Hi all, The genome of the bacterium that we work with is flooded with repeat regions. We are interested in one such repeat region which we believe might be transcribed. We have a RNA-seq data set in which we could look for this repeat. But the problem is that reads which map to such repeats would be discarded by the aligners (due to multiple hits) or one chosen and reported at random. We are also looking at wet lab possibilities (In vitro transcription, Northerns). But if there could be a possibility of catching transcription at such repeat regions from our RNA-seq data, would have been great. Is there be a possibility to address such repeat regions and cDNA reads? Thanks Abi
Thanks Josh for your response. OK I did overestimate the repeats in this bacterial genome compared to fungal and plant genomes although it is much more compared to other species like coli or salmonella. Here some background info on what we already have or did. The sequence of the organism is available. This repeat (around 200 bp) occurs 19 times on our ca 2 Mb genome. Computationally no sigma 70 promoter or a rho independent promoter could be detected at least by BPROM or TransTerm which tends to the possibility that this might not be transcribed.

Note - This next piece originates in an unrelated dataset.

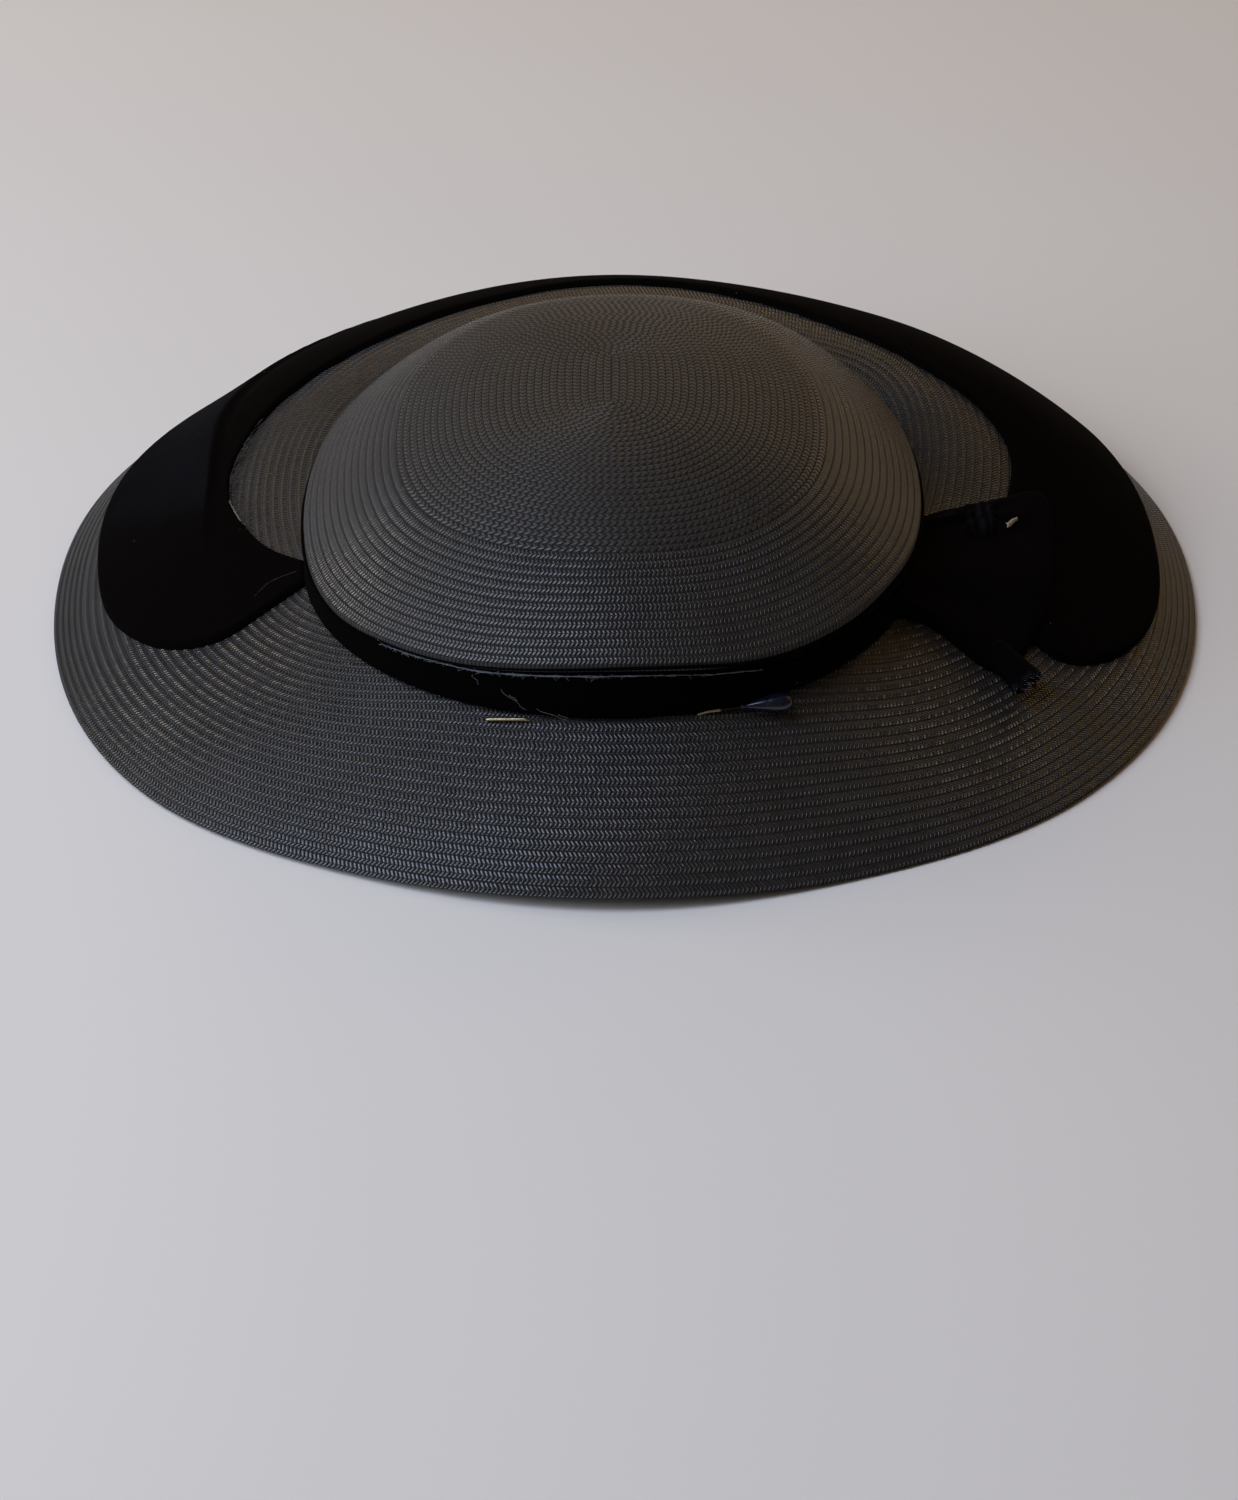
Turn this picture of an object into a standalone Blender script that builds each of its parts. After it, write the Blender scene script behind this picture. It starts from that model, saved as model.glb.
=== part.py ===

I did use a couple of aligners bowtie, bwa with our illumina single end read data and could not see reads aligned to this region. I asked myself could it be that there are actually reads which align to any of the 19 repeats which might be transcribed but because they would be counted as multiple hits and hence are discarded and not reported? No this region does not code for any proteins in all 6 frames. What did you mean by BLAST? Take the reads discarded by the aligner and blast it on to our genome and see if any of them hit our repeat region? That could be done, will check on this. Sorry for not providing details in my initial post
Thanks for providing more information. I was only joking about the number of repeats -- just think it shouldn't be too difficult to figure out. So, you have the repeat as a read in your RNA-Seq dataset? Have you determined this or are you just wanting to look? Yes, I would try to use BLAST to see if your repeat is found in the transcripts. Do you have a transcription start site near the repeat?